Corporation tax is taxable annual profit from companies operating in that country, comparable to income tax that individual citizens pay. In general, it has been reported that large developed countries have higher corporate tax rates than developing countries, as business requires a stable environment to contribute to, whether it’s a business selling invoicing software or a hairdressers.
However, according to the OECD (Organisation for Economic Co-operation and Development), corporate tax has fallen across 88 countries from high rates between 40-50% in the 1980s, driven by the belief that low rates stimulate investment and enterprise in economies.
Corporation tax in Africa
Being the poorest continent in the world, Africa unsurprisingly has the highest average corporation tax at 28.45%. With the highest in this data being Zambia at 35% and the lowest being Libya and Madagascar at 20%, South Africa stands roughly in the middle at 28%, slightly above average for Africa overall. Does this mean that South Africa is the safest bet for business?
South Africa is one of Africa’s largest economies, with 54 diverse countries in terms of political stability, development, growth, and population. As South Africa has been a relatively slow growth area over the years, corporation tax dropped from 34.55% in 2012 to the current rate — but was this effective? GDP in South Africa has fluctuated quite dramatically since the 1960s. Business favours countries with political stability, which is something South Africa doesn’t currently have. Furthermore, South Africa’s government debt to GDP sits roughly in the middle of the continent’s countries — is this influencing their corporate tax rate?

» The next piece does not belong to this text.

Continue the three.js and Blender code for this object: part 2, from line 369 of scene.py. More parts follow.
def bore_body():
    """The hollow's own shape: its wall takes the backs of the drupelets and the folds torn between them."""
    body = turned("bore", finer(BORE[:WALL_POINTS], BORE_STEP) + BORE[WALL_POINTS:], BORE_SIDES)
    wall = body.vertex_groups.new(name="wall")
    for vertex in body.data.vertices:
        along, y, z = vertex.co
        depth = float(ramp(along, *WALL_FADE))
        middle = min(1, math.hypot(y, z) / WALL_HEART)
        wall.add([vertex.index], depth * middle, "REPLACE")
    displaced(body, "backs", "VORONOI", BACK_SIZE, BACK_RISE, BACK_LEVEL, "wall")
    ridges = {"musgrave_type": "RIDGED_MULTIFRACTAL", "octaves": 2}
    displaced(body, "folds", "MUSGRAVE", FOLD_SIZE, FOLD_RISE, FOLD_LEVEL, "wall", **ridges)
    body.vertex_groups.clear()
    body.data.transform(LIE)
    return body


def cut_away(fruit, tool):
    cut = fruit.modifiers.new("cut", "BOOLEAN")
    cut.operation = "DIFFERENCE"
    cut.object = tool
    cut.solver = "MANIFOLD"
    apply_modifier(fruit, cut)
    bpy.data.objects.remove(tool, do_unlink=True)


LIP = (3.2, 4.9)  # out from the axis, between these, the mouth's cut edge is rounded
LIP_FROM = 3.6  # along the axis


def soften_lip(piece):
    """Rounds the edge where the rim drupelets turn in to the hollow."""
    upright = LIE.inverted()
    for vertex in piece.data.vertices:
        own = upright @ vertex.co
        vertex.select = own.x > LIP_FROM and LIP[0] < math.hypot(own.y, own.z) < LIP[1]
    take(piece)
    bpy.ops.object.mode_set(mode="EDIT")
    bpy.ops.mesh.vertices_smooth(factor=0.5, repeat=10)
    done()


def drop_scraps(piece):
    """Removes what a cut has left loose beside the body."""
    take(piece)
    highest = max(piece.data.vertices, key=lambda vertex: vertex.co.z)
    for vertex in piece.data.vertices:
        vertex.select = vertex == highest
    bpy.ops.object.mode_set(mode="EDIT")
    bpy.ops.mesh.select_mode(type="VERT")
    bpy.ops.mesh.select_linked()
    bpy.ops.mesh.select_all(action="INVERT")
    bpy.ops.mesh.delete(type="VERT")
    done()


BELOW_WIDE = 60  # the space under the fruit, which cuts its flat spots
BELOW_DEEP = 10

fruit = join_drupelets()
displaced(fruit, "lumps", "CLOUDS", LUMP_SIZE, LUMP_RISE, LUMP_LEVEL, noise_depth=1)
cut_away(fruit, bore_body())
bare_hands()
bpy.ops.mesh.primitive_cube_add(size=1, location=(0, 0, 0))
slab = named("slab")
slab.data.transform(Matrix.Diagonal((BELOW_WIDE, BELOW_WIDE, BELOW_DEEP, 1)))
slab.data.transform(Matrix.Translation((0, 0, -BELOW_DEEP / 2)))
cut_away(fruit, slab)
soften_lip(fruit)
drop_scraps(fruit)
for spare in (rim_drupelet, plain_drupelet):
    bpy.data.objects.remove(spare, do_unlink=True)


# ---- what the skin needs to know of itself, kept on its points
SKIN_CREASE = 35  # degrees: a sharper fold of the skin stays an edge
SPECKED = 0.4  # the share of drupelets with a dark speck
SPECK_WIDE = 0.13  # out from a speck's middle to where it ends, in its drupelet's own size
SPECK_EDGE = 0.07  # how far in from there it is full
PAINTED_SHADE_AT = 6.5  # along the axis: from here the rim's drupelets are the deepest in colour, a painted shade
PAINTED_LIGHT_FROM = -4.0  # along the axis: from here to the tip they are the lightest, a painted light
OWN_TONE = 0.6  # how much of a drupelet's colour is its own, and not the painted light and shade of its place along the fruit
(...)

Corporation tax in South America
According to data analysed, Puerto Rico has the highest corporation tax at 37.5%, followed closely by Brazil and Venezuela at 34%, Colombia at 33%, and Argentina at 30%, making South America the continent with the most countries in the top 10 who pay the highest corporation tax. On average, South America has the second highest corporate tax rate at 27.63%, whereas Europe stands the lowest at 20.27%. Does this contradict the claim that developed countries pay higher tax?

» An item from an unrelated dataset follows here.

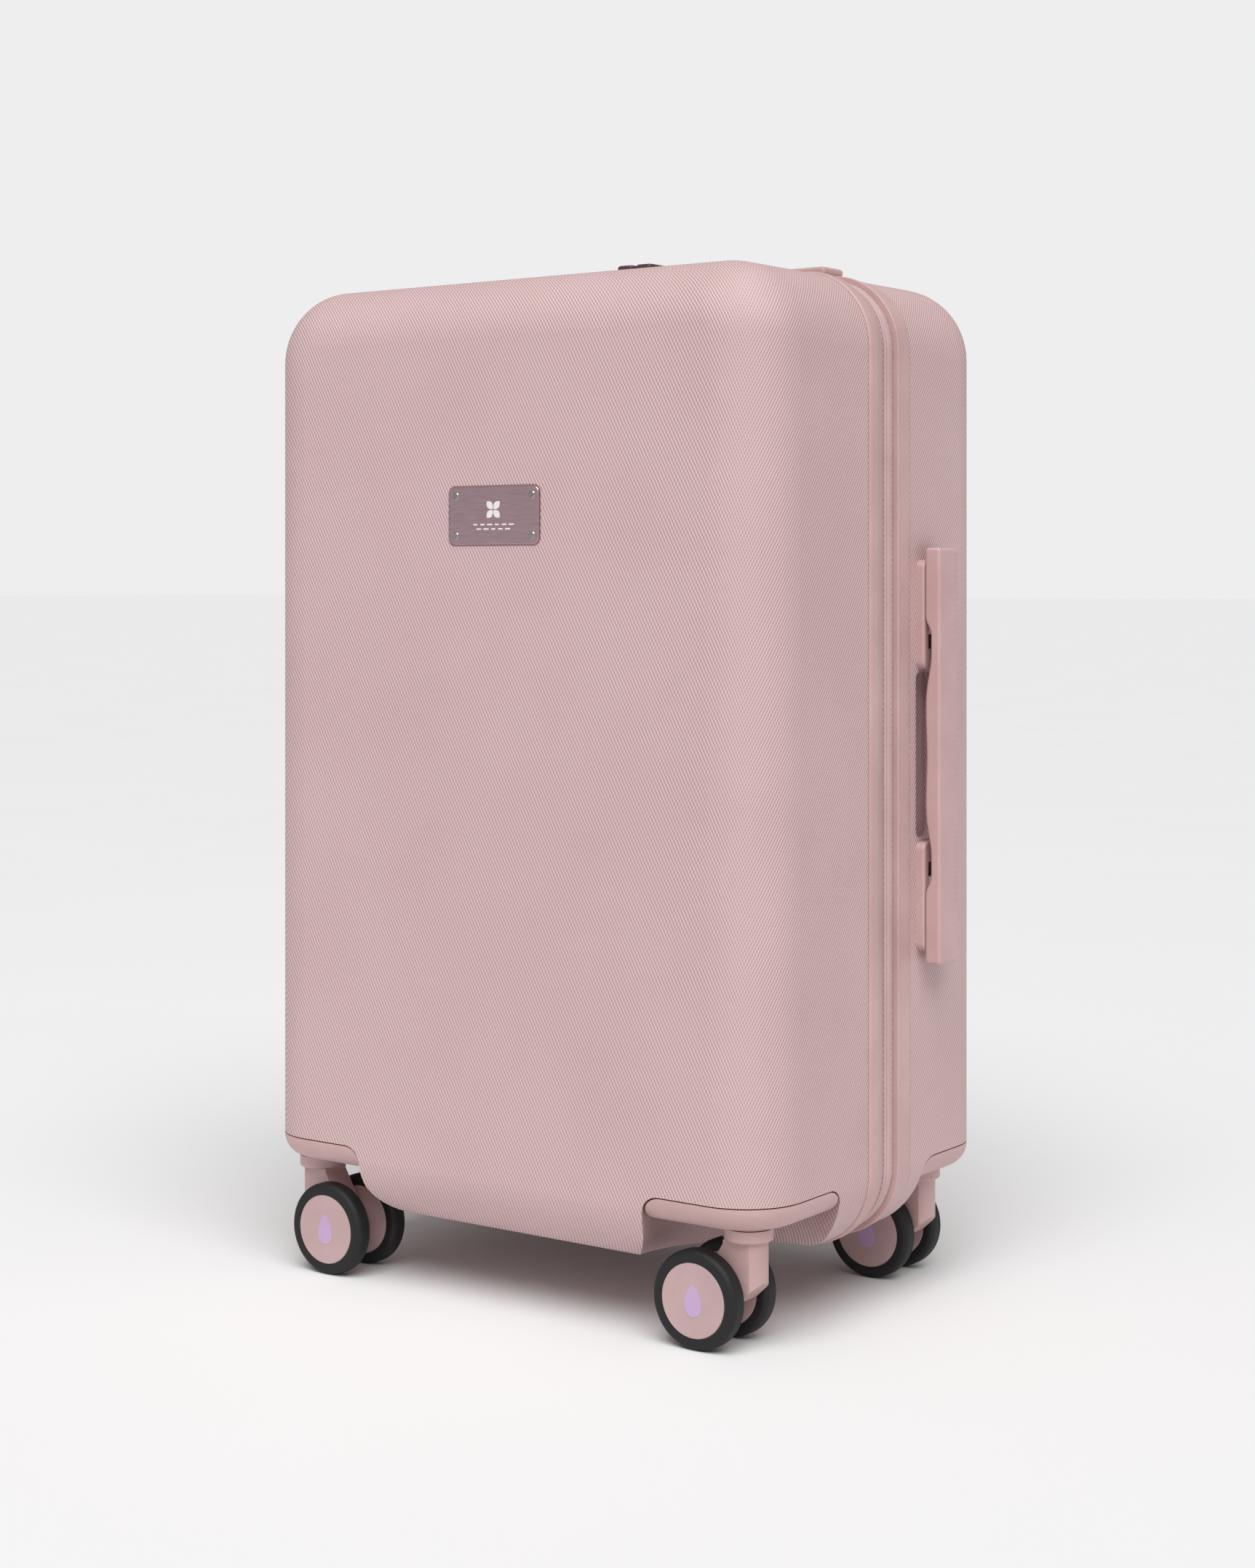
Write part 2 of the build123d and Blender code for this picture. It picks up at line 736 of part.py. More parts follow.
def caster_fork(side, end):
    """Stem, collar, neck and the web that runs down to the axle between the wheels."""
    x, y = side * stem_x, end * stem_y[end]
    way = trail_sign(side)
    hub_z = wheel_radius
    collar = post(x, y, collar_radius, collar_bottom, cap_bottom - 0.4)
    collar = fillet(collar.faces().sort_by(Axis.Z)[0].edges(), 1.2)
    body = collar + post(x, y, stem_radius, collar_bottom, cap_top - 1.6)
    neck = post(x, y, neck_radius, hub_z, collar_bottom)
    with BuildSketch(Plane.XZ) as profile:
        with BuildLine():
            Polyline((-neck_radius, collar_bottom), (-neck_radius, hub_z + 9.5), (1, hub_z - 1),
                     (trail, hub_z - 7), (trail + 7, hub_z), (neck_radius, collar_bottom - 2),
                     (neck_radius, collar_bottom), (-neck_radius, collar_bottom))
        make_face()
    web = extrude(profile.sketch, fork_thickness / 2, both=True)
    if way < 0:
        web = mirror(web, Plane.YZ)
    web = Pos(x, y, 0) * web
    boss = lying(x + way * trail, y, hub_z, 7.0, fork_thickness, "y")
    arm = web & (neck + span(*sorted((x, x + way * 60)), y - 20, y + 20, 0, 80))
    body += arm + boss
    return body - lying(x + way * trail, y, hub_z, axle_radius, 40, "y")


def axle_place(side, end):
    return side * stem_x + trail_sign(side) * trail, end * stem_y[end], wheel_radius


def caster_axle(side, end):
    x, y, z = axle_place(side, end)
    return lying(x, y, z, axle_radius, 2 * (wheel_inner_y + wheel_width - 2.5), "y")


def caster_hub(side, end, face):
    """Hub disc with a blind bore; face is -1 for the wheel nearer the front."""
    x, y, z = axle_place(side, end)
    middle = y + face * (wheel_inner_y + wheel_width / 2)
    disc = lying(x, middle, z, hub_radius, wheel_width, "y")
    faces = disc.faces().sort_by(Axis.Y)
    disc = chamfer(faces[0].edges() + faces[-1].edges(), 0.5)
    disc += lying(x, y + face * (wheel_inner_y - 0.2), z, 6.0, 1.0, "y")
    inner = y + face * (wheel_inner_y - 2)
    outer = y + face * (wheel_inner_y + wheel_width - 2.2)
    bore = axle_radius + running_gap
    return disc - lying(x, (inner + outer) / 2, z, bore, abs(outer - inner), "y")


def caster_tyre(side, end, face):
    x, y, z = axle_place(side, end)
    middle = y + face * (wheel_inner_y + wheel_width / 2)
    tread = lying(x, middle, z, wheel_radius, wheel_width, "y")
    faces = tread.faces().sort_by(Axis.Y)
    tread = fillet(faces[0].edges() + faces[-1].edges(), tyre_round)
    return tread - lying(x, middle, z, hub_radius, wheel_width + 2, "y")


# ---- build ----

os.makedirs("parts", exist_ok=True)

save("rear_shell", rear_shell())
save("front_shell", front_shell())
save("rear_rim", rear_rim())
save("front_rim", front_rim())
save("rear_zip", zip_half(1))
save("front_zip", zip_half(-1))
save("rear_lining", lining(1))
save("front_lining", lining(-1))
save("hinge_strip", hinge_strip())
save("cross_straps", cross_straps())

side_frame, top_frame = handle_frames()
save("side_handle_bar", side_frame * handle_bar(*side_handle))
save("top_handle_bar", top_frame * handle_bar(*top_handle))
save("handle_mounts", handle_mounts())

save("trolley_bezel", trolley_bezel())
save("trolley_base", trolley_base())
save("trolley_outer_tubes", Compound(tube(outer_tube, tube_bottom, cup_floor)))
save("trolley_middle_tubes", trolley_middle())
save("trolley_inner_tubes", trolley_inner())
save("trolley_grip", trolley_grip())
save("trolley_button", trolley_button())

save("badge_plate", badge_plate())
save("badge_rivets", badge_rivets())

save("lock_body", lock_body())
save("lock_button", lock_button())
for number, place in enumerate(dial_places(), start=1):
    save(f"lock_dial_{number}", lock_dial(place))
save("zip_sliders", zip_sliders())
save("zip_puller_left", zip_puller(-1))
save("zip_puller_right", zip_puller(1))

save("front_caster_screws", caster_screws(-1))
save("rear_caster_screws", caster_screws(1))
for name, (side, end) in corners.items():
    save(f"{name}_cap", caster_cap(side, end))
    save(f"{name}_fork", caster_fork(side, end))
    save(f"{name}_axle", caster_axle(side, end))
    for letter, face in (("a", -1), ("b", 1)):
        save(f"{name}_hub_{letter}", caster_hub(side, end, face))
        save(f"{name}_tyre_{letter}", caster_tyre(side, end, face))
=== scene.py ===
import bpy
import bmesh
import json
import math
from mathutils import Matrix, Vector, noise


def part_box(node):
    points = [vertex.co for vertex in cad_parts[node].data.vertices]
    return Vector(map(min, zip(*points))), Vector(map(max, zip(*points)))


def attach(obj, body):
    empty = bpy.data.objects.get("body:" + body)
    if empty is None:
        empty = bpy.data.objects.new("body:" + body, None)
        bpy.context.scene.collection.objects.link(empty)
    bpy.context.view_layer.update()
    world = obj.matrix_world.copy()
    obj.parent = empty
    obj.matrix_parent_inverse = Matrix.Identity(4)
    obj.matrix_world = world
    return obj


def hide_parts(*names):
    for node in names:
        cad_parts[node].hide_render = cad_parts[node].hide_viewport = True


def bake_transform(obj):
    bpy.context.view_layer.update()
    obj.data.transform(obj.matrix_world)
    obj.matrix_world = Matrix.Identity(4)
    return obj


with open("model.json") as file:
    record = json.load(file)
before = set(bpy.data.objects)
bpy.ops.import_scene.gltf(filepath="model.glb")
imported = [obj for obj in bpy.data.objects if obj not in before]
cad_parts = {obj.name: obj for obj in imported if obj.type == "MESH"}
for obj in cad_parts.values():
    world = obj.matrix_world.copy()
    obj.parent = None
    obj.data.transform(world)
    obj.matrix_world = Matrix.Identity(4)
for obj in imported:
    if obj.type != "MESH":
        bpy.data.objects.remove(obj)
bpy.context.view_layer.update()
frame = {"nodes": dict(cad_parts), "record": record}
nodes = frame["nodes"]
scene = bpy.context.scene
mm = 0.001


def linear(hexText, alpha=1.0):   # sRGB hex to Blender's linear colour
    channels = []
    for start in (0, 2, 4):
        value = int(hexText[start:start + 2], 16) / 255
        channels.append(value / 12.92 if value <= 0.04045 else ((value + 0.055) / 1.055) ** 2.4)
    return (*channels, alpha)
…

OECD explained that corporation tax plays a key part in government revenue. This is particularly true in developing countries, despite the global trend of falling rates since the 1980s. However, it is unclear whether South America, as an emerging continent, is charging higher taxes in order to raise government revenue or to benefit from businesses that are looking to expand internationally and enter new markets. According to research, South America is becoming a popular choice for business to enter, with strong trade links and an advantageous geographic location. Indeed, South America is a large continent where some countries are business friendly and others are harder to penetrate. While corporation tax rates are influenced by the country’s definition, there’s clearly a pattern with developing countries and emerging economies paying higher rates to sustain the country. However, the top five richest countries in the world’s corporation tax are Luxemburg at 27.08%, Norway at 22%, Switzerland at 18%, Ireland at 12.5%, and Iceland at 20%, which is relatively varied. It would appear that some countries’ cultures factor into how much tax they pay. For example, Scandinavian countries are proud to pay higher taxes to contribute to social welfare.